Object modeling scripts
* * *

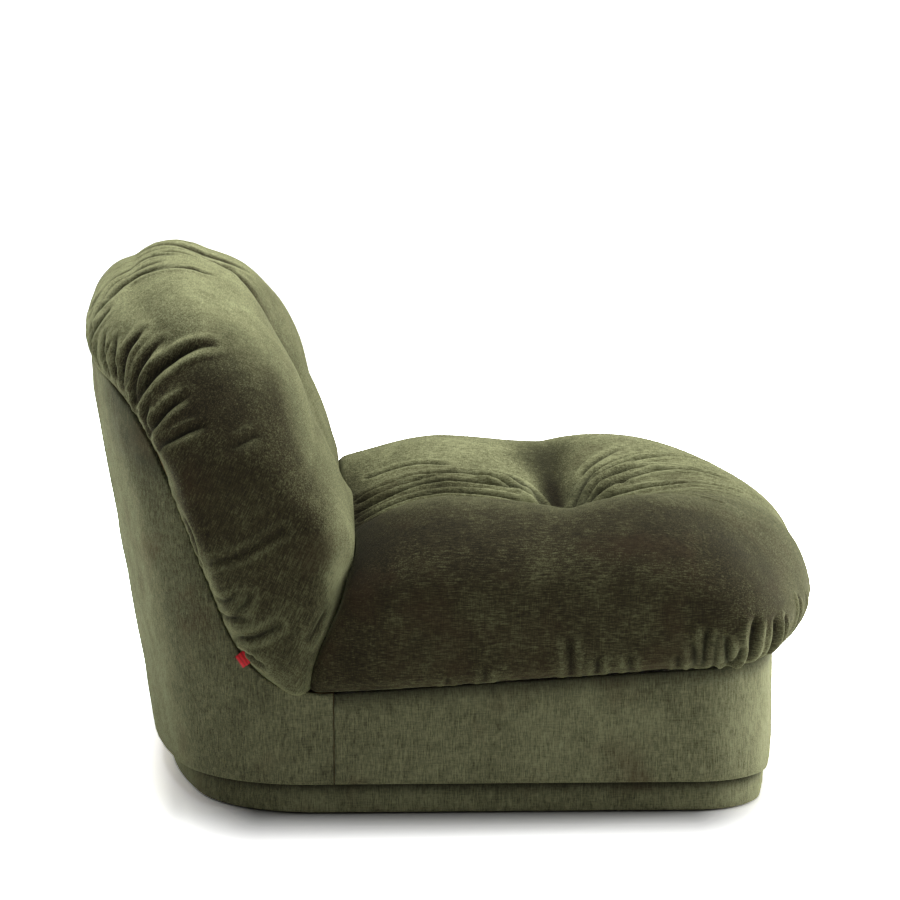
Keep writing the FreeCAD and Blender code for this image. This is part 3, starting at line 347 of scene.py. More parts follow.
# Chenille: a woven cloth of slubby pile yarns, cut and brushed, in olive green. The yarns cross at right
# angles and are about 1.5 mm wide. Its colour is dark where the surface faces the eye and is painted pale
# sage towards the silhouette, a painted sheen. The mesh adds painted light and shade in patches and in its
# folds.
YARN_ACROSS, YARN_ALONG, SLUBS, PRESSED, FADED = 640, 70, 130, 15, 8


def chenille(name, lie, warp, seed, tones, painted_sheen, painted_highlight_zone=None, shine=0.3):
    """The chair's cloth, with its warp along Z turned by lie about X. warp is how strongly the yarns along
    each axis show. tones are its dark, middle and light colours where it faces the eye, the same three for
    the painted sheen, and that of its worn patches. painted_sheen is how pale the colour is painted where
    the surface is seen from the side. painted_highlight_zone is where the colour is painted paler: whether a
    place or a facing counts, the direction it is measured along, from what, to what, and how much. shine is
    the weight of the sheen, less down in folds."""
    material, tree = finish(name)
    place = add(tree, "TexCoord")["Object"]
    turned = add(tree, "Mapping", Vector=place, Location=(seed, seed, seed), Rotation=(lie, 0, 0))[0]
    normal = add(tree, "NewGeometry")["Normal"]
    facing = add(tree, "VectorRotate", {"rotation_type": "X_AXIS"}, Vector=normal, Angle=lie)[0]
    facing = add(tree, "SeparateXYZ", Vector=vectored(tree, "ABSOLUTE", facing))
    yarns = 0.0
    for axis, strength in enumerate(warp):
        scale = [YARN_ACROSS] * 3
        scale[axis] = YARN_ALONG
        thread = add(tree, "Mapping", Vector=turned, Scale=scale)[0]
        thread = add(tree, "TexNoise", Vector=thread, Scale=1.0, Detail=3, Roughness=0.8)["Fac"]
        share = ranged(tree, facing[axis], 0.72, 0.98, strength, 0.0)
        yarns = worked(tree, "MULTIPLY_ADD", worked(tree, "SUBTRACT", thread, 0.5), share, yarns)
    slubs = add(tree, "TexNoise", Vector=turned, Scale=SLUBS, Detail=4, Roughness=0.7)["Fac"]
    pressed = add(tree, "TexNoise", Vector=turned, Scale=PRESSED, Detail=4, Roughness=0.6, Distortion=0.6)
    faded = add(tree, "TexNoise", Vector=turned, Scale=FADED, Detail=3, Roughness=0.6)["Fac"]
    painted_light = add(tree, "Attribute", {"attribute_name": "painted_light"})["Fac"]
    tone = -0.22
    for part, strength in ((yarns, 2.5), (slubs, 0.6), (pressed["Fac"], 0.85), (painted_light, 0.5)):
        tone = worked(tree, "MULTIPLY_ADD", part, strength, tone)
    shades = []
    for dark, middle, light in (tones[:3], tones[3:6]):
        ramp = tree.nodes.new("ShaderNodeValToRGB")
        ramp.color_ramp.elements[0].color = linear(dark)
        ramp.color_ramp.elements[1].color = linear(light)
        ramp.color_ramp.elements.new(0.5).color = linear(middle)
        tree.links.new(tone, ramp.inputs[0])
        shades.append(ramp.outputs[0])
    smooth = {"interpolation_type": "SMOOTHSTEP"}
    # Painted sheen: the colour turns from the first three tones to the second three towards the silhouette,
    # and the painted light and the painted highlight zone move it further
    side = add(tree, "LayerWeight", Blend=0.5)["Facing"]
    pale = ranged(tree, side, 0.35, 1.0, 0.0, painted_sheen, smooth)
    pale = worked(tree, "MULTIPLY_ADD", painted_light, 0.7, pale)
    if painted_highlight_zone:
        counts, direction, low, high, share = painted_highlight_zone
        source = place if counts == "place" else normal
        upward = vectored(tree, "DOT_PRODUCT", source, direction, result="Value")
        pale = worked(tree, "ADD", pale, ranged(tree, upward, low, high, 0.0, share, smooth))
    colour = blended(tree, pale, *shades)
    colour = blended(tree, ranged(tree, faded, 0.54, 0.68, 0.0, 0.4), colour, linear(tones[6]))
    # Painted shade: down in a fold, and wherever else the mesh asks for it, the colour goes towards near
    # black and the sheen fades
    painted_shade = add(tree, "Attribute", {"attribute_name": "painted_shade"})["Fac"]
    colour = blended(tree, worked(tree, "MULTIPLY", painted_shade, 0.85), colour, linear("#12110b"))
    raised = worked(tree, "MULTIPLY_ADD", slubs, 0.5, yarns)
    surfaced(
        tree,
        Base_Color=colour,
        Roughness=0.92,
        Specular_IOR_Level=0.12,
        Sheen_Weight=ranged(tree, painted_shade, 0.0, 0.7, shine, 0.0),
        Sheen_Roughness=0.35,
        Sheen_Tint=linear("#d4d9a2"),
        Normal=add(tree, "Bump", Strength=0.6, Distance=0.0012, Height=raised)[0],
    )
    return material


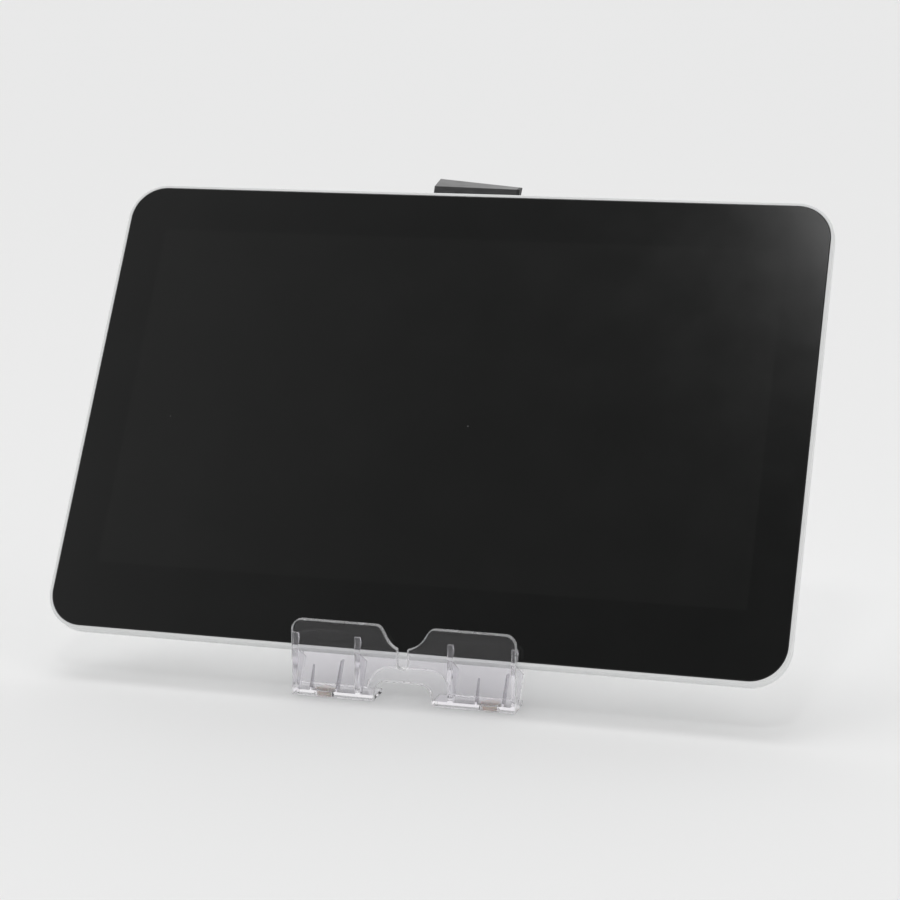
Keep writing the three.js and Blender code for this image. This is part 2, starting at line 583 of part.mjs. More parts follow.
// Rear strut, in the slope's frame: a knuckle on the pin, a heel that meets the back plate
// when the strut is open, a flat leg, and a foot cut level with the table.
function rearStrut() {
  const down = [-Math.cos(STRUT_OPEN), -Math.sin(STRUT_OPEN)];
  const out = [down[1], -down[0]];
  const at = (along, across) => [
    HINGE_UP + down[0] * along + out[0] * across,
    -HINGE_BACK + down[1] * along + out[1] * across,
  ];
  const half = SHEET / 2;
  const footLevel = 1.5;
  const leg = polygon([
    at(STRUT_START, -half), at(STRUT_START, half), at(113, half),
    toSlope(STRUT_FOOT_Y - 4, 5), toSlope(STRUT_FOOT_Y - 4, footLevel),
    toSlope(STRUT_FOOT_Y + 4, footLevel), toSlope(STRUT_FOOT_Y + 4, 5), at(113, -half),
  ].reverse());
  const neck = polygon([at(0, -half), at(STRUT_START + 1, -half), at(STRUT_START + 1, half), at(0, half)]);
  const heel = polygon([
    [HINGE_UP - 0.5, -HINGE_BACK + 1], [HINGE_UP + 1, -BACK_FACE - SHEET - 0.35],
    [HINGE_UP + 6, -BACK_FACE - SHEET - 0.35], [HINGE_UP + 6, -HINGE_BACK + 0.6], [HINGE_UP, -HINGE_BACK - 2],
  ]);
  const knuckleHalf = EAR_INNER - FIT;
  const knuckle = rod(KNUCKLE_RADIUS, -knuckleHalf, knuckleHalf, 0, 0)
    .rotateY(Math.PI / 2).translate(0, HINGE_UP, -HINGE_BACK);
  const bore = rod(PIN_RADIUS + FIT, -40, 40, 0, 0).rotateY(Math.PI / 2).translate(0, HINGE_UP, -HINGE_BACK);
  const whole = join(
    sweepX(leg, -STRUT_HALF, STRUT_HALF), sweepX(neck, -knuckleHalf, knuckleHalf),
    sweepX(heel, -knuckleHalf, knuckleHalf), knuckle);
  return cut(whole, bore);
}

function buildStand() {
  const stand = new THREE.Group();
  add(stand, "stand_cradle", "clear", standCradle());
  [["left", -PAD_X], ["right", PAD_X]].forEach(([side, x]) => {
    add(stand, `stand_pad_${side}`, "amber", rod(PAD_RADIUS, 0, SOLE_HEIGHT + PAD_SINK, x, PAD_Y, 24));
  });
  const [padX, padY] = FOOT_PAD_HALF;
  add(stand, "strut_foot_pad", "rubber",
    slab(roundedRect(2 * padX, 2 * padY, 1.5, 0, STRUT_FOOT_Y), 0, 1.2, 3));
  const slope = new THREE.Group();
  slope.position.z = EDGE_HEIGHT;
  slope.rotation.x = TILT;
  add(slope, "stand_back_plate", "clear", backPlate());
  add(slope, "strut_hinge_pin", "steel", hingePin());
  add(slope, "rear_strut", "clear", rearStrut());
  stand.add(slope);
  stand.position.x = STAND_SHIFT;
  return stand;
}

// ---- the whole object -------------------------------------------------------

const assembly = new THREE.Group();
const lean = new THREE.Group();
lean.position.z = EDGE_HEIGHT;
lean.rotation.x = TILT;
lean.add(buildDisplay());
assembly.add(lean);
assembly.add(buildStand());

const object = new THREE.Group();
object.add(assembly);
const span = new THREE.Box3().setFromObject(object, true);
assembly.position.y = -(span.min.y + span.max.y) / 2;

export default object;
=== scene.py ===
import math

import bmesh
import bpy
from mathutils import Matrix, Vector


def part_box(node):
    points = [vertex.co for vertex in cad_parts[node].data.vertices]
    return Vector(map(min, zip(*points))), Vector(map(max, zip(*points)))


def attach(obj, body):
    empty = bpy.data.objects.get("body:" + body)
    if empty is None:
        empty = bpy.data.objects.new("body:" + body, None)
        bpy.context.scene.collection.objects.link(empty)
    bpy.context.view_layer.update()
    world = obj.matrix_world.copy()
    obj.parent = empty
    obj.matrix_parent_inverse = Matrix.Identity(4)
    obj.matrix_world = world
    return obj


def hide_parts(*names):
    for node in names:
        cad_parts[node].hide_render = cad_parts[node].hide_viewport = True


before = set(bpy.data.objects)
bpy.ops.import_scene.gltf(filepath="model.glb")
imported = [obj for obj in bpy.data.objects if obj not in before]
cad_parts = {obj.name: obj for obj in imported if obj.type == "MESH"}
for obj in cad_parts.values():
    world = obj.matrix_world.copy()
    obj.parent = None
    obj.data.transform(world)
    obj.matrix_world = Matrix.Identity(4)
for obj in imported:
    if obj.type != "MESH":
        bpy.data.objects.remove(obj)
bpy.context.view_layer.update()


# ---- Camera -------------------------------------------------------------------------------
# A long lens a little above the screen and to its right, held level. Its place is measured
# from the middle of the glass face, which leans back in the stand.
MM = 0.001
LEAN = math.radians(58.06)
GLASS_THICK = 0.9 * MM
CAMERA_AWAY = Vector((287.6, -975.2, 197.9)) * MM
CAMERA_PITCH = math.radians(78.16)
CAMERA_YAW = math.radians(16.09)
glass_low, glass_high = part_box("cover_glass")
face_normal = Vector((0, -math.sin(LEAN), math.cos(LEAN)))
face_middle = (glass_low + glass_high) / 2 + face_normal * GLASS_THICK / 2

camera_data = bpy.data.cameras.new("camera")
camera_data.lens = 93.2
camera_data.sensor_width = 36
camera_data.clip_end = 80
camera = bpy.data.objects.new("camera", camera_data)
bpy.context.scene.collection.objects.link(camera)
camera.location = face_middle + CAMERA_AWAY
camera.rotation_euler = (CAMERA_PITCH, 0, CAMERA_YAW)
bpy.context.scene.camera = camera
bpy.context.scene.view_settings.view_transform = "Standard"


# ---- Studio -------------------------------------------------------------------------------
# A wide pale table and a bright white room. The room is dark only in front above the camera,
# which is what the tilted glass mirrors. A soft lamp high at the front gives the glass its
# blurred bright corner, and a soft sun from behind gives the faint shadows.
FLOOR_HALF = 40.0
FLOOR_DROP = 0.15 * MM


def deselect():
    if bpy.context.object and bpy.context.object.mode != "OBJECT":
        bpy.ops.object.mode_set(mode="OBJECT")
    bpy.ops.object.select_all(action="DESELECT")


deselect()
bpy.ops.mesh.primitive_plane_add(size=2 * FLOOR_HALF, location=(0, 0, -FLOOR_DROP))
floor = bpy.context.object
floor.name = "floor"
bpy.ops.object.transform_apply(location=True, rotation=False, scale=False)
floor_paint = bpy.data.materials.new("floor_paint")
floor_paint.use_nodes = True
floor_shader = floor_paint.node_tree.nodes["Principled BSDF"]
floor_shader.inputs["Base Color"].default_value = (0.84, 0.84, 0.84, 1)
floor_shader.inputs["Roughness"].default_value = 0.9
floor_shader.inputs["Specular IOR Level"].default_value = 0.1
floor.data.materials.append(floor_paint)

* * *

> _Set problem_
Retype the records above, but only those lines that fall between the line containing "---- the whole" and the line containing "cad_parts[node].hide_render = cad_parts[node].hide_viewport", with both of those lines included, exactly as written.

> _Solved exercise_
// ---- the whole object -------------------------------------------------------

const assembly = new THREE.Group();
const lean = new THREE.Group();
lean.position.z = EDGE_HEIGHT;
lean.rotation.x = TILT;
lean.add(buildDisplay());
assembly.add(lean);
assembly.add(buildStand());

const object = new THREE.Group();
object.add(assembly);
const span = new THREE.Box3().setFromObject(object, true);
assembly.position.y = -(span.min.y + span.max.y) / 2;

export default object;
=== scene.py ===
import math

import bmesh
import bpy
from mathutils import Matrix, Vector


def part_box(node):
    points = [vertex.co for vertex in cad_parts[node].data.vertices]
    return Vector(map(min, zip(*points))), Vector(map(max, zip(*points)))


def attach(obj, body):
    empty = bpy.data.objects.get("body:" + body)
    if empty is None:
        empty = bpy.data.objects.new("body:" + body, None)
        bpy.context.scene.collection.objects.link(empty)
    bpy.context.view_layer.update()
    world = obj.matrix_world.copy()
    obj.parent = empty
    obj.matrix_parent_inverse = Matrix.Identity(4)
    obj.matrix_world = world
    return obj


def hide_parts(*names):
    for node in names:
        cad_parts[node].hide_render = cad_parts[node].hide_viewport = True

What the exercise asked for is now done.